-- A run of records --
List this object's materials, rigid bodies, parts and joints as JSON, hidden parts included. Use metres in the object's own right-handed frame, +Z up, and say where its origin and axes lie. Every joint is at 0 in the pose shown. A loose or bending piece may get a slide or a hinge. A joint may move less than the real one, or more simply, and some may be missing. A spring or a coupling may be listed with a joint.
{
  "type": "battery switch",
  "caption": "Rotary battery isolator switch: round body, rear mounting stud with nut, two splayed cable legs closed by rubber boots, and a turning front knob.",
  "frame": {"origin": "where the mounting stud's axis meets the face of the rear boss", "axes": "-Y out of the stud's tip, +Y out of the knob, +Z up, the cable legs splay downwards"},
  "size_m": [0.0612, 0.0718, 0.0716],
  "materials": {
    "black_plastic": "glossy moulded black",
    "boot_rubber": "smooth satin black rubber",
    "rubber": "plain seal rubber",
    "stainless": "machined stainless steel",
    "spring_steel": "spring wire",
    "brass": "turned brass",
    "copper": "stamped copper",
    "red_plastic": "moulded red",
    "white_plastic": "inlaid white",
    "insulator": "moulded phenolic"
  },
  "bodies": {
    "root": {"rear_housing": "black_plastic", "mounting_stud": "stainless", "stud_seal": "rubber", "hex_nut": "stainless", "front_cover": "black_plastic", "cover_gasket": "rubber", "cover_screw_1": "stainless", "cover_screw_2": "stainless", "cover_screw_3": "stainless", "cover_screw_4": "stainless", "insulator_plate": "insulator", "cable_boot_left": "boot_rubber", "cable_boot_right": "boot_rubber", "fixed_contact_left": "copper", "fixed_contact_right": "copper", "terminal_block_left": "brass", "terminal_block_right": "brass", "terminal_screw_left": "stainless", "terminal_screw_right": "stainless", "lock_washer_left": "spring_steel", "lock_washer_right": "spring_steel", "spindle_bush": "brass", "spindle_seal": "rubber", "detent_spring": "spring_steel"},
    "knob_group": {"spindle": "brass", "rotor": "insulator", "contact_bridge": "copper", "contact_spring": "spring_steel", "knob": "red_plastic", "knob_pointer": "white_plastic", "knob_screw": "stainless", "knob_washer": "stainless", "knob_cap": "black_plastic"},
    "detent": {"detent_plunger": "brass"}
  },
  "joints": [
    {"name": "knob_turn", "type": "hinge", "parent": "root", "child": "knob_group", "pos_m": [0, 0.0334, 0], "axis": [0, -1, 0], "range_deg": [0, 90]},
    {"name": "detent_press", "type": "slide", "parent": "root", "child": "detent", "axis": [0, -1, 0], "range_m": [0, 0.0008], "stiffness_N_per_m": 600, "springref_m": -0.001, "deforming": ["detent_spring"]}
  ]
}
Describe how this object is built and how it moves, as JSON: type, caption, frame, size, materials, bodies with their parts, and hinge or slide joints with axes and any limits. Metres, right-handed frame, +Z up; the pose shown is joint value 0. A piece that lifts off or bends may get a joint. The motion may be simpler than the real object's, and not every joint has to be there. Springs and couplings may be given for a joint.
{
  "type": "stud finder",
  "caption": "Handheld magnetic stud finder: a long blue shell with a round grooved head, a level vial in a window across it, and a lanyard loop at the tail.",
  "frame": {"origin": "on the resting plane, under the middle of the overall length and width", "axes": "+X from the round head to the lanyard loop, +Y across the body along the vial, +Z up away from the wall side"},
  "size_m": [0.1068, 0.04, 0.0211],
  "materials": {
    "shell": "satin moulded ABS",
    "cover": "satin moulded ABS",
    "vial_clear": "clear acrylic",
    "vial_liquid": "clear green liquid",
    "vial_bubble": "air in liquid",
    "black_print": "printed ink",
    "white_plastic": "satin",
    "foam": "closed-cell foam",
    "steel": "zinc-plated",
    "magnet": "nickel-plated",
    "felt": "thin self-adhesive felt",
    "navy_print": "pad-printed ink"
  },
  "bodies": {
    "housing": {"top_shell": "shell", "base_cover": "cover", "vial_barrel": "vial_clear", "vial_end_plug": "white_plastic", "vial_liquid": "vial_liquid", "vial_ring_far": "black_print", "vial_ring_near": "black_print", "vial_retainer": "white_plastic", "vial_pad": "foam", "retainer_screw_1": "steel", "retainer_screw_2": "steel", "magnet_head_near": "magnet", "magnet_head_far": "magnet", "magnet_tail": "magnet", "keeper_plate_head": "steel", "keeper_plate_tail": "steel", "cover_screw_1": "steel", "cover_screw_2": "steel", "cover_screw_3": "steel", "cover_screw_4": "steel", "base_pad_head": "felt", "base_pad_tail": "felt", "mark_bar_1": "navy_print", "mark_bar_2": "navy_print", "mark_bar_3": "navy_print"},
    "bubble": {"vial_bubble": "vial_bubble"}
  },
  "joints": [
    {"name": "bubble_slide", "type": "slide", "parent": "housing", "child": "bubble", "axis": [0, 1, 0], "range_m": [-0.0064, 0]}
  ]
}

-- WORK TO COMPLETE --
Restate each of the entries above verbatim.

-- TASK RESPONSE --
List this object's materials, rigid bodies, parts and joints as JSON, hidden parts included. Use metres in the object's own right-handed frame, +Z up, and say where its origin and axes lie. Every joint is at 0 in the pose shown. A loose or bending piece may get a slide or a hinge. A joint may move less than the real one, or more simply, and some may be missing. A spring or a coupling may be listed with a joint.
{
  "type": "battery switch",
  "caption": "Rotary battery isolator switch: round body, rear mounting stud with nut, two splayed cable legs closed by rubber boots, and a turning front knob.",
  "frame": {"origin": "where the mounting stud's axis meets the face of the rear boss", "axes": "-Y out of the stud's tip, +Y out of the knob, +Z up, the cable legs splay downwards"},
  "size_m": [0.0612, 0.0718, 0.0716],
  "materials": {
    "black_plastic": "glossy moulded black",
    "boot_rubber": "smooth satin black rubber",
    "rubber": "plain seal rubber",
    "stainless": "machined stainless steel",
    "spring_steel": "spring wire",
    "brass": "turned brass",
    "copper": "stamped copper",
    "red_plastic": "moulded red",
    "white_plastic": "inlaid white",
    "insulator": "moulded phenolic"
  },
  "bodies": {
    "root": {"rear_housing": "black_plastic", "mounting_stud": "stainless", "stud_seal": "rubber", "hex_nut": "stainless", "front_cover": "black_plastic", "cover_gasket": "rubber", "cover_screw_1": "stainless", "cover_screw_2": "stainless", "cover_screw_3": "stainless", "cover_screw_4": "stainless", "insulator_plate": "insulator", "cable_boot_left": "boot_rubber", "cable_boot_right": "boot_rubber", "fixed_contact_left": "copper", "fixed_contact_right": "copper", "terminal_block_left": "brass", "terminal_block_right": "brass", "terminal_screw_left": "stainless", "terminal_screw_right": "stainless", "lock_washer_left": "spring_steel", "lock_washer_right": "spring_steel", "spindle_bush": "brass", "spindle_seal": "rubber", "detent_spring": "spring_steel"},
    "knob_group": {"spindle": "brass", "rotor": "insulator", "contact_bridge": "copper", "contact_spring": "spring_steel", "knob": "red_plastic", "knob_pointer": "white_plastic", "knob_screw": "stainless", "knob_washer": "stainless", "knob_cap": "black_plastic"},
    "detent": {"detent_plunger": "brass"}
  },
  "joints": [
    {"name": "knob_turn", "type": "hinge", "parent": "root", "child": "knob_group", "pos_m": [0, 0.0334, 0], "axis": [0, -1, 0], "range_deg": [0, 90]},
    {"name": "detent_press", "type": "slide", "parent": "root", "child": "detent", "axis": [0, -1, 0], "range_m": [0, 0.0008], "stiffness_N_per_m": 600, "springref_m": -0.001, "deforming": ["detent_spring"]}
  ]
}
Describe how this object is built and how it moves, as JSON: type, caption, frame, size, materials, bodies with their parts, and hinge or slide joints with axes and any limits. Metres, right-handed frame, +Z up; the pose shown is joint value 0. A piece that lifts off or bends may get a joint. The motion may be simpler than the real object's, and not every joint has to be there. Springs and couplings may be given for a joint.
{
  "type": "stud finder",
  "caption": "Handheld magnetic stud finder: a long blue shell with a round grooved head, a level vial in a window across it, and a lanyard loop at the tail.",
  "frame": {"origin": "on the resting plane, under the middle of the overall length and width", "axes": "+X from the round head to the lanyard loop, +Y across the body along the vial, +Z up away from the wall side"},
  "size_m": [0.1068, 0.04, 0.0211],
  "materials": {
    "shell": "satin moulded ABS",
    "cover": "satin moulded ABS",
    "vial_clear": "clear acrylic",
    "vial_liquid": "clear green liquid",
    "vial_bubble": "air in liquid",
    "black_print": "printed ink",
    "white_plastic": "satin",
    "foam": "closed-cell foam",
    "steel": "zinc-plated",
    "magnet": "nickel-plated",
    "felt": "thin self-adhesive felt",
    "navy_print": "pad-printed ink"
  },
  "bodies": {
    "housing": {"top_shell": "shell", "base_cover": "cover", "vial_barrel": "vial_clear", "vial_end_plug": "white_plastic", "vial_liquid": "vial_liquid", "vial_ring_far": "black_print", "vial_ring_near": "black_print", "vial_retainer": "white_plastic", "vial_pad": "foam", "retainer_screw_1": "steel", "retainer_screw_2": "steel", "magnet_head_near": "magnet", "magnet_head_far": "magnet", "magnet_tail": "magnet", "keeper_plate_head": "steel", "keeper_plate_tail": "steel", "cover_screw_1": "steel", "cover_screw_2": "steel", "cover_screw_3": "steel", "cover_screw_4": "steel", "base_pad_head": "felt", "base_pad_tail": "felt", "mark_bar_1": "navy_print", "mark_bar_2": "navy_print", "mark_bar_3": "navy_print"},
    "bubble": {"vial_bubble": "vial_bubble"}
  },
  "joints": [
    {"name": "bubble_slide", "type": "slide", "parent": "housing", "child": "bubble", "axis": [0, 1, 0], "range_m": [-0.0064, 0]}
  ]
}